La contradiction est encore plus flagrante si l’on songe que moi, végétarien depuis des lustres, je cohabite avec quatre quadrupèdes nourris de croquettes produites par l’industrie de la viande. Je n’ai pas de parade, même si je sais qu’il existe des pistes intéressantes, controversées, comme des croquettes à base d’insectes ou de substituts végétaux, dont le coût écologique et financier me laisse dubitatif pour l’instant. Si je rajoute les allers-retours qu’il me faut faire entre le travail et la maison pour revenir promener ma meute, le bilan écologique s’alourdit encore — mais il s’allège si l’on retranche tous les déplacements que je renonce à faire pour rester avec eux, comme ce voyage dans le Grand Nord que je ne ferai jamais puisque le Grand Nord, ils me l’apportent chaque jour avec eux. Mais sans doute suis-je déjà moi-même en train de minimiser les conséquences de ce compagnonnage, montrant au passage que, pas plus qu’un autre, je n’ai vraiment assimilé toutes les conséquences de la crise climatique.

Je sais aussi, et ce sera mon dernier mot car les chiens réclament leur promenade, que l’essentiel des possibles remèdes relève d’abord du collectif.
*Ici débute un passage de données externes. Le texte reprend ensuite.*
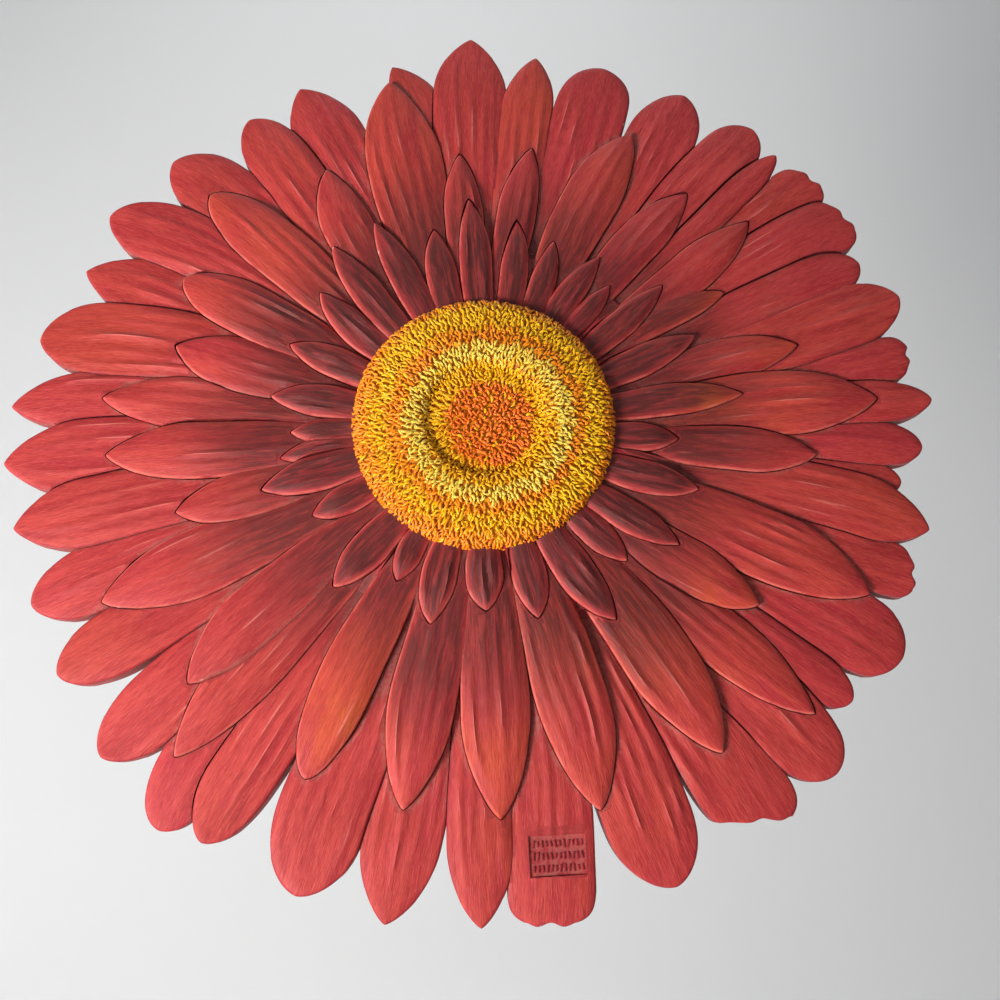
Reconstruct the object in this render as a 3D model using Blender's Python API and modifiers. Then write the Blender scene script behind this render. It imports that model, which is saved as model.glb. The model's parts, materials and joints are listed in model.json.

En toute logique, avec des électeurs capables de discernement, les prochaines élections européennes devraient être marquées par un discrédit sans précédent des droites climato-nihilistes, au profit de la gauche écologiste ; à moins que… à moins que…

Enfin, je savoure la beauté printanière au bord de la gouille où les chiens batifolent, puis je retourne puiser au fond de la combe, en prévision des prochaines canicules, des réserves de fraîcheur, de candeur et, je l’espère, d’intelligence.